(Modeling code records)
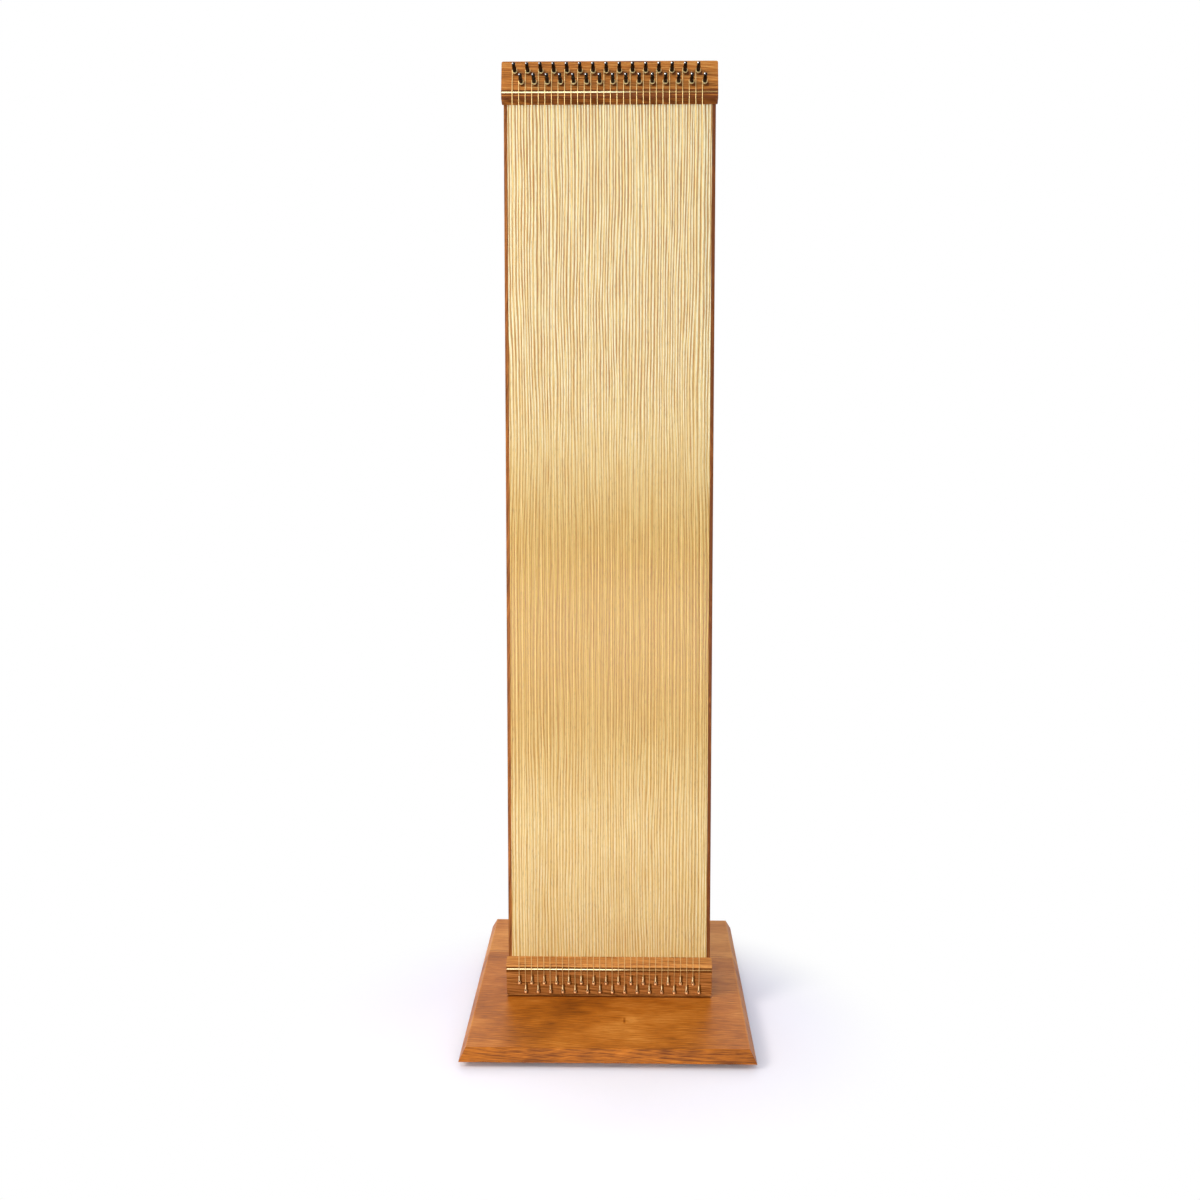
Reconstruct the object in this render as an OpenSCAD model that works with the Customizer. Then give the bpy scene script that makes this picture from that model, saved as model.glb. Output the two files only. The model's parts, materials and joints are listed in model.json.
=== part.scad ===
// Standing monochord: a tall sound box on a bevelled plate, with strings of one pitch between pins.
// +Z is up, the soundboard faces -Y, and the origin is on the floor under the middle of the plate.

/* [Base plate] */
// Width of the plate at its lower edge
plate_w = 356; // [330:2:460]
// Depth of the plate at its lower edge
plate_d = 440; // [380:5:560]
// Thickness of the plate
plate_h = 15; // [12:0.5:26]
// How far the bevel runs in from each edge
plate_bevel = 8; // [3:0.5:14]
// Rounding of the plate's upper and lower edges
plate_round = 1; // [0.4:0.2:2]
// Distance of the glue joint behind the plate's middle
seam_back = 79; // [65:1:120]
// Slant of the glue joint, nearer at the right
seam_slant = 3.2; // [0:0.2:5]
// Diameter of a foot
foot_d = 30; // [22:1:40]
// Height of a foot
foot_h = 8; // [6:0.5:20]
// Distance of a foot's centre from the plate's lower edges
foot_inset = 34; // [26:1:60]
// Diameter of a foot's screw
foot_screw_d = 4; // [3:0.5:5]
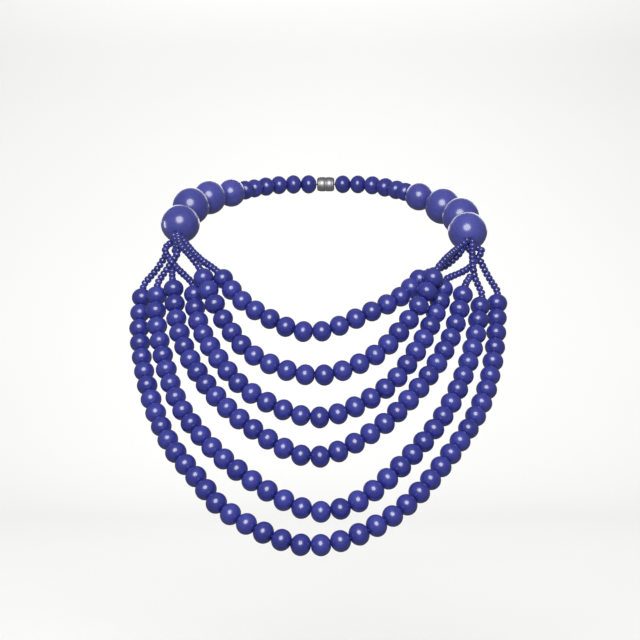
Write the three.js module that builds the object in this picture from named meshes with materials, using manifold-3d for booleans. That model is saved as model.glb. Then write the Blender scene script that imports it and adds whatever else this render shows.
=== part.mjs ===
// Beaded necklace of painted wood, millimetres, +Z up, its front towards -Y.
// The origin is where the clasp rests on the nape of the neck.
import * as THREE from 'three';
import { mergeVertices } from 'three/addons/utils/BufferGeometryUtils.js';
import Module from 'manifold-3d';

// Main beads
const beadDiameter = 12.6;
const beadLength = 11.2;
const beadShoulder = 0.66; // where the end rings lie, as a share of the bead's half length
const knotDiameter = 3.2; // the waist between two beads that touch on their thread
const beadSides = 10;
const knotSides = 5;

// Large beads, from the one beside the seed beads up the neck
const leftLargeDiameters = [25, 24.6, 22.6, 18.8];
const rightLargeDiameters = [25.2, 24.8, 24.1, 18.8];
const largeLengthShare = 0.94; // length along the thread as a share of the diameter
const boreDiameter = 4.6;
const threadPlay = 0.8; // between the thread and the wall of the hole
const largeGap = 1.7; // between two large beads on the thread, where the string bends
const largeSides = 12;
const largeArcSteps = 6;

// Threads, seed beads and clasp
const cordStep = 7;
const tubeSides = 8;
const seedDiameter = 4.6;
const seedStep = 13;
const gatherDiameter = 9; // where the seed strings crowd together at the large bead's hole
const strandLead = 3; // how far a seed string runs in line with the strand that it reaches
const clearance = 0.4;
const claspLength = 12;
const claspDiameter = 10;
const claspGap = 0.7;
const claspSides = 12;
const napeSide = 4; // how far the clasp's middle sits to one side

// The drape, a slope that falls away towards the sides, as the depth of the beads' middles
const drapeDepth = -90;
const drapeSlope = 0.62;
const drapeCurve = 35;
const drapeHalfWidth = 115;

// Chosen points. A strand's are side, height and lift off the drape, left end to right end.
// A neck string's are side, depth and height, from its seed beads back, short of the clasp.
// A seed string's are how far it bows from a straight line, a third and two thirds along it.
const ROUTES = {
  strands: [
    [[-63, -66, -2], [-48, -83, 0], [-31, -94, 0], [-15, -101, 0], [0, -102, 0], [31, -90, 0],
      [49, -81, -2], [65, -67, -9]],
    [[-74, -65, 2], [-66, -82, 4], [-58, -96, 0], [-40, -116, 0], [-2, -128, 0], [33, -116, 0],
      [54, -95, 0], [63, -82, 4], [72, -65, 5]],
    [[-79, -75, -5], [-75, -95, -2], [-62, -117, 0], [-41, -138, 0], [-1, -152, 0], [38, -136, 0],
      [57, -115, 0], [70, -93, -1], [78, -72, -6]],
    [[-92, -71, 2], [-86, -103, 0], [-69, -132, 0], [-40, -158, 0], [-4, -174, 0], [31, -160, 0],
      [60, -134, 0], [80, -105, 0], [90, -75, 3]],
    [[-102, -75, 2], [-102, -90, 2], [-98, -110, 0], [-82, -148, 0], [-48, -181, 0], [-4, -203, 0],
      [17, -200, 0], [41, -184, 0], [74, -150, 0], [93, -113, 0], [101, -82, 0]],
    [[-112, -76, 0], [-113, -90, 0], [-112, -107, 0], [-103, -140, 0], [-88, -168, 0],
      [-70, -187, 0], [-54, -203, 0], [-6, -221, 0], [39, -207, 0], [78, -171, 0], [98, -143, 0],
      [108, -112, 0], [112, -80, 0]],
  ],
  leftNeck: [[-91, -99, -41], [-90, -91, -31], [-85, -70, -20], [-75, -50, -13], [-58, -36, -9],
    [-47, -17, -5], [-27, -1, -1]],
  rightNeck: [[95, -99, -45], [95, -91, -36], [93, -68, -27], [85, -48, -20], [65, -37, -11],
    [54, -17, -6], [34, -1, -1]],
  leftSeeds: [
    [[0, 0, 0], [-1, 0, 0]],
    [[-2, -4, 2], [-1, -3, 2]],
    [[-11, 4, 3], [-9, 4, 4]],
    [[0, 0, 1], [-1, 1, 0]],
    [[5, -4, 1], [3, -3, 2]],
    [[1, -1, 1], [2, -1, 2]],
  ],
  rightSeeds: [
    [[3, -1, 0], [4, 2, -1]],
    [[0, 2, 3], [-1, -2, 2]],
    [[13, 4, 4], [10, 4, 1]],
    [[3, 0, 1], [3, 1, -1]],
    [[-1, -4, 1], [-2, -3, 2]],
    [[0, -1, 2], [0, -1, 1]],
  ],
};

const routeSamples = 800; // how finely a route's length is measured
const weldDistance = 1e-4;
const nape = new THREE.Vector3(napeSide, claspDiameter / 2, 0);
const up = new THREE.Vector3(0, -0.6, 0.8); // never along a string
const yAxis = new THREE.Vector3(0, 1, 0);
const paintedWood = { color: 0x3d4189, roughness: 0.45, metalness: 0 };
const satinWood = { color: 0x474c99, roughness: 0.38, metalness: 0 };
const seedGlass = { color: 0x34387c, roughness: 0.2, metalness: 0 };
const thread = { color: 0xb9ad8c, roughness: 0.9, metalness: 0 };
const claspMetal = { color: 0xb8b8bc, roughness: 0.3, metalness: 1 };

const wasm = await Module();
wasm.setup();

const group = new THREE.Group();

function addPiece(name, geometry, look) {
  const mesh = new THREE.Mesh(geometry, new THREE.MeshStandardMaterial(look));
  mesh.name = name;
  group.add(mesh);
}

// The depth of a bead's middle on the drape, at a side and a height.
function drapeAt(side, height) {
  const bend = Math.abs(side / drapeHalfWidth) ** 3;
  return drapeDepth + drapeSlope * height + drapeCurve * bend;
}

function smoothCurve(points) {
  const curve = new THREE.CatmullRomCurve3(points, false, 'centripetal');
  curve.arcLengthDivisions = routeSamples;
  return curve;
}

function strandCurve(route) {
  return smoothCurve(route.map(([side, height, lift]) =>
    new THREE.Vector3(side, drapeAt(side, height) - lift, height)));
}

function neckCurve(route) {
  const points = route.map(([side, depth, height]) => new THREE.Vector3(side, depth, height));
  return smoothCurve([...points, nape]);
}

// A ring of points round an axis, all rings turned alike by one up direction.
function ringAt(centre, axis, radius, sides) {
  const across = new THREE.Vector3().crossVectors(axis, up).normalize();
  const over = new THREE.Vector3().crossVectors(across, axis).normalize();
  return Array.from({ length: sides }, (_, i) => {
    const angle = (2 * Math.PI * i) / sides;
    return centre.clone()
      .addScaledVector(across, radius * Math.cos(angle))
      .addScaledVector(over, radius * Math.sin(angle));
  });
}

// One closed skin over rings that may differ in their number of points.
function loft(rings) {
  const positions = [];
  const triangles = [];
  const starts = rings.map((ring) => {
    const start = positions.length / 3;
    ring.forEach((point) => positions.push(point.x, point.y, point.z));
    return start;
  });
  for (let r = 0; r + 1 < rings.length; r += 1) {
    const near = rings[r].length;
    const far = rings[r + 1].length;
    let i = 0;
    let j = 0;
    while (i < near || j < far) {
      const a = starts[r] + (i % near);
      const b = starts[r + 1] + (j % far);
      if (j >= far || (i < near && (i + 1) * far <= (j + 1) * near)) {
        triangles.push(a, b, starts[r] + ((i + 1) % near));
        i += 1;
      } else {
        triangles.push(a, b, starts[r + 1] + ((j + 1) % far));
        j += 1;
      }
    }
  }
  const last = rings.length - 1;
  for (let i = 1; i + 1 < rings[0].length; i += 1) {
    triangles.push(starts[0], starts[0] + i, starts[0] + i + 1);
  }
  for (let i = 1; i + 1 < rings[last].length; i += 1) {
    triangles.push(starts[last], starts[last] + i + 1, starts[last] + i);
  }
  const geometry = new THREE.BufferGeometry();
  geometry.setAttribute('position', new THREE.Float32BufferAttribute(positions, 3));
  geometry.setIndex(triangles);
  geometry.computeVertexNormals();
  return geometry;
}

// Beads side by side on a stretch of a curve, fused at their waists.
function beadString(curve, from, to) {
  const count = Math.max(1, Math.round((to - from) / beadLength));
  const pitch = (to - from) / count;
  const total = curve.getLength();
  const at = (distance) => curve.getPointAt(THREE.MathUtils.clamp(distance / total, 0, 1));
  const along = (distance) => curve.getTangentAt(THREE.MathUtils.clamp(distance / total, 0, 1));
  const shoulderRadius = (beadDiameter / 2) * Math.sqrt(1 - beadShoulder ** 2);
  const shoulderReach = (beadLength / 2) * beadShoulder;
  const rings = [ringAt(at(from), along(from), knotDiameter / 2, knotSides)];
  for (let i = 0; i < count; i += 1) {
    const middle = from + (i + 0.5) * pitch;
    const centre = at(middle);
    const axis = along(middle);
    const before = centre.clone().addScaledVector(axis, -shoulderReach);
    const after = centre.clone().addScaledVector(axis, shoulderReach);
    const end = from + (i + 1) * pitch;
    rings.push(ringAt(before, axis, shoulderRadius, beadSides));
    rings.push(ringAt(centre, axis, beadDiameter / 2, beadSides));
    rings.push(ringAt(after, axis, shoulderRadius, beadSides));
    rings.push(ringAt(at(end), along(end), knotDiameter / 2, knotSides));
  }
  return loft(rings);
}

// A large bead: an oblate ball with a hole, its profile closed on itself.
function largeBead(diameter) {
  const radius = diameter / 2;
  const halfLength = radius * largeLengthShare;
  const bore = boreDiameter / 2;
  const rim = Math.asin(bore / radius);
  const profile = [];
  for (let i = 0; i <= largeArcSteps; i += 1) {
    const angle = rim + ((Math.PI - 2 * rim) * i) / largeArcSteps;
    profile.push(new THREE.Vector2(radius * Math.sin(angle), -halfLength * Math.cos(angle)));
  }
  profile[0].x = bore;
  profile[largeArcSteps].x = bore;
  profile.push(profile[0].clone());
  return new THREE.LatheGeometry(profile, largeSides);
}

// A round tube along a curve, with a step every so many millimetres.
function tube(curve, diameter, step) {
  const section = new THREE.Shape();
  for (let i = 0; i < tubeSides; i += 1) {
    const angle = (2 * Math.PI * i) / tubeSides;
    const x = (diameter / 2) * Math.cos(angle);
    const y = (diameter / 2) * Math.sin(angle);
    if (i === 0) {
      section.moveTo(x, y);
    } else {
      section.lineTo(x, y);
    }
  }
  section.closePath();
  const steps = Math.max(1, Math.round(curve.getLength() / step));
  return new THREE.ExtrudeGeometry(section, { steps, extrudePath: curve, bevelEnabled: false });
}

function toSolid(geometry) {
  geometry.deleteAttribute('normal');
  geometry.deleteAttribute('uv');
  const merged = mergeVertices(geometry, weldDistance);
  return new wasm.Manifold(new wasm.Mesh({
    numProp: 3,
    vertProperties: new Float32Array(merged.attributes.position.array),
    triVerts: new Uint32Array(merged.index.array),
  }));
}

function fromSolid(solid) {
  const mesh = solid.getMesh();
  const geometry = new THREE.BufferGeometry();
  geometry.setAttribute('position', new THREE.BufferAttribute(mesh.vertProperties, 3));
  geometry.setIndex(new THREE.BufferAttribute(mesh.triVerts, 1));
  geometry.computeVertexNormals();
  return geometry;
}

// Strings of seed beads that crowd together at one hole and each reach their strand.
function seedStrands(hub, exit, ends, bows) {
  const middle = hub.clone().addScaledVector(exit, seedDiameter / 2);
  const gatherEnd = hub.clone().addScaledVector(exit, seedDiameter);
  const gather = tube(new THREE.LineCurve3(hub, gatherEnd), gatherDiameter, seedDiameter);
  const tubes = ends.map(({ point, into }, i) => {
    const stop = point.clone().addScaledVector(into, -clearance);
    const lead = stop.clone().addScaledVector(into, -strandLead);
    const between = bows[i].map((bow, k) =>
      middle.clone().lerp(stop, (k + 1) / 3).add(new THREE.Vector3(...bow)));
    const curve = smoothCurve([middle, ...between, lead, stop]);
    return toSolid(tube(curve, seedDiameter, seedStep));
  });
  return fromSolid(tubes.reduce((bundle, next) => bundle.add(next), toSolid(gather)));
}

const strandCurves = ROUTES.strands.map(strandCurve);
strandCurves.forEach((curve, i) => {
  addPiece(`strand_${i + 1}`, beadString(curve, 0, curve.getLength()), paintedWood);
});

function buildSide(side, route, bows, diameters) {
  const curve = neckCurve(route);
  const total = curve.getLength();
  const threadPoints = [];
  let reached = 0;
  diameters.forEach((diameter, i) => {
    const length = diameter * largeLengthShare;
    const near = curve.getPointAt(reached / total);
    const far = curve.getPointAt((reached + length) / total);
    const centre = near.clone().lerp(far, 0.5);
    const axis = far.clone().sub(near).normalize();
    const geometry = largeBead(diameter);
    geometry.applyQuaternion(new THREE.Quaternion().setFromUnitVectors(yAxis, axis));
    geometry.translate(...centre.toArray());
    addPiece(`${side}_large_bead_${i + 1}`, geometry, satinWood);
    threadPoints.push(near, centre, far);
    reached += length + largeGap;
  });

  const threadDiameter = boreDiameter - 2 * threadPlay;
  threadPoints.push(curve.getPointAt((reached - clearance) / total));
  addPiece(`${side}_neck_cord`, tube(smoothCurve(threadPoints), threadDiameter, cordStep), thread);

  const backEnd = total - claspLength / 2 - claspGap;
  addPiece(`${side}_back_beads`, beadString(curve, reached, backEnd), paintedWood);

  const hole = threadPoints[0];
  const exit = hole.clone().sub(threadPoints[1]).normalize();
  const hub = hole.clone().addScaledVector(exit, clearance);
  const ends = strandCurves.map((strand) => {
    const atStart = side === 'left';
    const point = strand.getPointAt(atStart ? 0 : 1);
    const into = strand.getTangentAt(atStart ? 0 : 1);
    return { point, into: atStart ? into : into.negate() };
  });
  addPiece(`${side}_seed_strands`, seedStrands(hub, exit, ends, bows), seedGlass);
}

buildSide('left', ROUTES.leftNeck, ROUTES.leftSeeds, leftLargeDiameters);
buildSide('right', ROUTES.rightNeck, ROUTES.rightSeeds, rightLargeDiameters);

const clasp = new THREE.CylinderGeometry(claspDiameter / 2, claspDiameter / 2, claspLength, claspSides);
clasp.rotateZ(Math.PI / 2);
clasp.translate(...nape.toArray());
addPiece('clasp', clasp, claspMetal);

export default group;
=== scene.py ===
import math
import random

import bpy
import numpy as np
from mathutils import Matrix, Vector


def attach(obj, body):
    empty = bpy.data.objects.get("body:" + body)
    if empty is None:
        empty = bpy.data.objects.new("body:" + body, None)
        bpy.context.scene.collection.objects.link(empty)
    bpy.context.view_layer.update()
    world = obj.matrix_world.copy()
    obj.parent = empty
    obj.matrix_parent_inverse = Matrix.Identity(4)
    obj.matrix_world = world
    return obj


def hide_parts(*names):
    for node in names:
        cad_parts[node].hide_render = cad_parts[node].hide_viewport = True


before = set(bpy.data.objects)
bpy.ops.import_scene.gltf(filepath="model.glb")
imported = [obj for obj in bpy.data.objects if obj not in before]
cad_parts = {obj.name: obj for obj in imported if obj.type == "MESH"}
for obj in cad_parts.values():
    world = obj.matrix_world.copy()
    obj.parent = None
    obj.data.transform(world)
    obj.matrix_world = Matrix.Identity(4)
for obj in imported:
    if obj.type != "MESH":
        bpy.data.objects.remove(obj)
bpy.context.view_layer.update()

# Units and seed
MM = 0.001
rng = random.Random(7)

# Main beads, in millimetres. A bead's girth varies between its smallest and its largest share.
BEAD_DIAMETER = 12.6
BEAD_LENGTH = 11.2
BEAD_HOLE = 2.2
BEAD_RIM = 3.8
BEAD_SIDES = 32
BEAD_STEPS = 14
BEAD_SMALLEST = 0.985
BEAD_LARGEST = 1.03
BEAD_TOUCH = 0.992
BEAD_TILT = math.radians(4)
THREAD_DIAMETER = 1.0
THREAD_INSET = 0.5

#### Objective
Looking at the listing above, how many of its lines contain the string "objects"? Give the number alone.

#### Solution
6